Investment in Your Future

Students and graduates of women’s colleges have also expressed that they feel that their institutions are particularly invested in their future. Christy Savage transferred from a coed community college to Texas Women’s University (TWU), the largest public university in the United States primarily for women. Its population of men is a little over 10% but it maintains membership in the Women’s College Coalition.

“There was never a time at TWU where I felt I didn’t have access to career resources or advice,” she says. “I wasn’t just a number that attended class and went home, and my professors weren’t just there to lecture and then leave. Instead they were invested in my success and my future career.” With the support of her professors, Savage secured an on-campus internship that turned into a post-graduation job as assistant communications specialist at the college.

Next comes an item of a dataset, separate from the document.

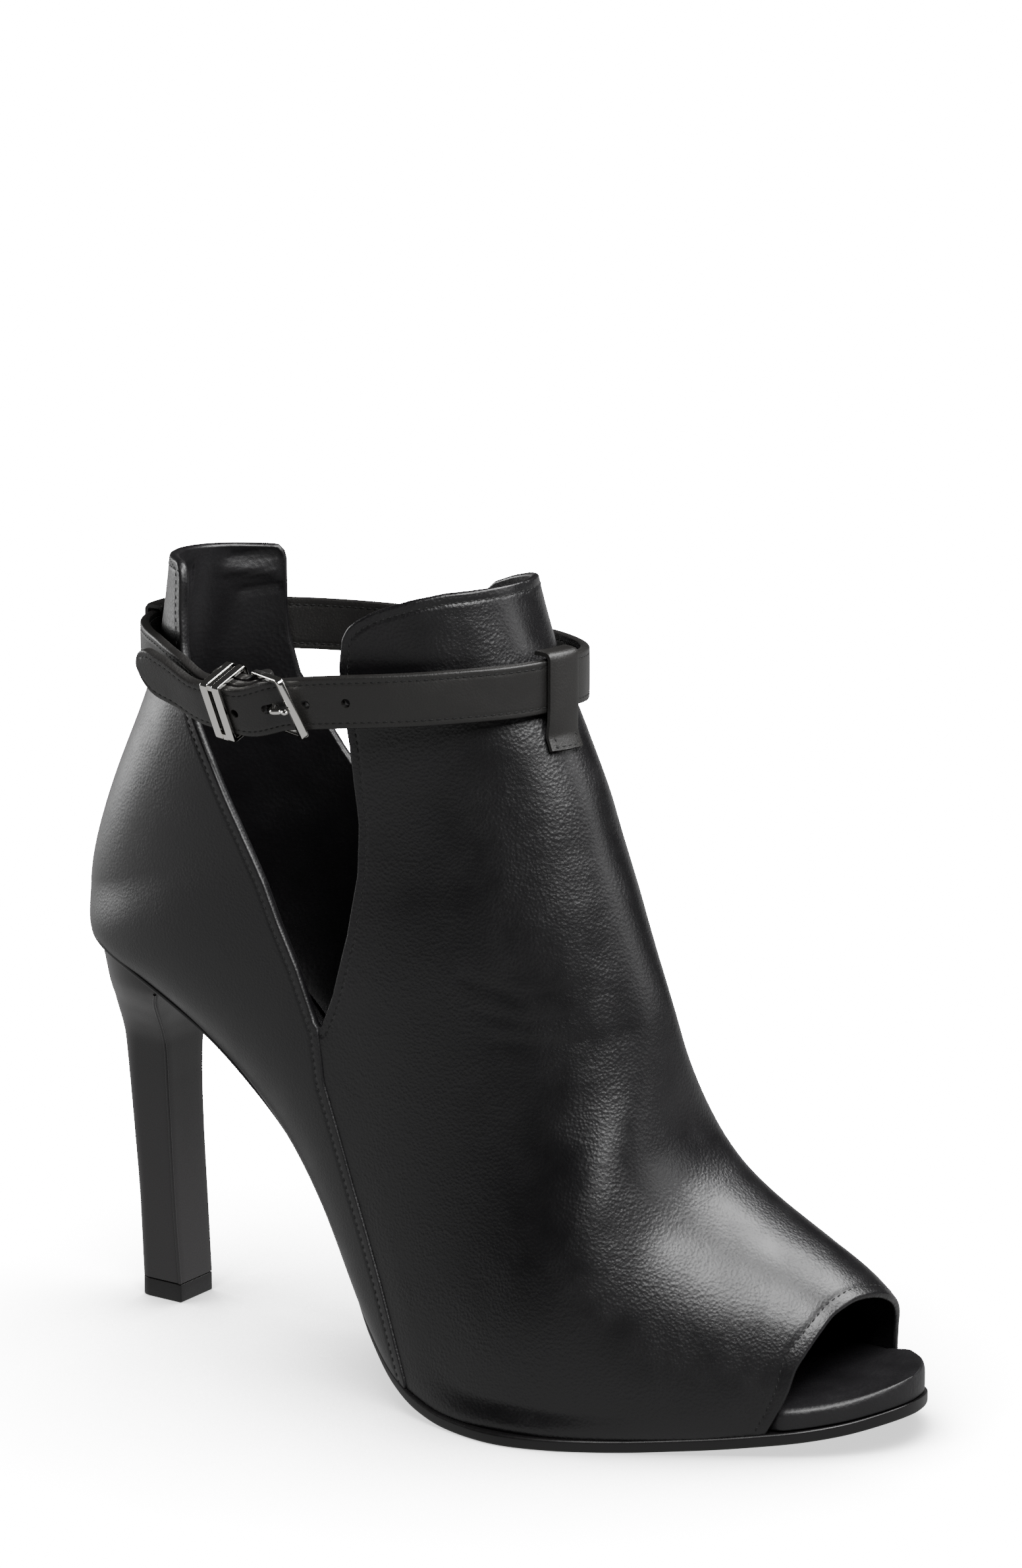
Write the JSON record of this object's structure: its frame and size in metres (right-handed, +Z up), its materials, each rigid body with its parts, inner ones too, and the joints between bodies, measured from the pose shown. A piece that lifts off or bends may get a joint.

“I personally loved my experience at Hollins and would choose it again in a heartbeat,” says Katherine Nelson, a Hollins University alumna. Although, she cautions, “I would say it’s not for everyone. Definitely go with your gut and with what feels most right, because if you’re not all in, you won’t be able to be open to what’s around you.” This is good advice for all elements of your college admission decision-making, including choosing whether to attend a women’s college.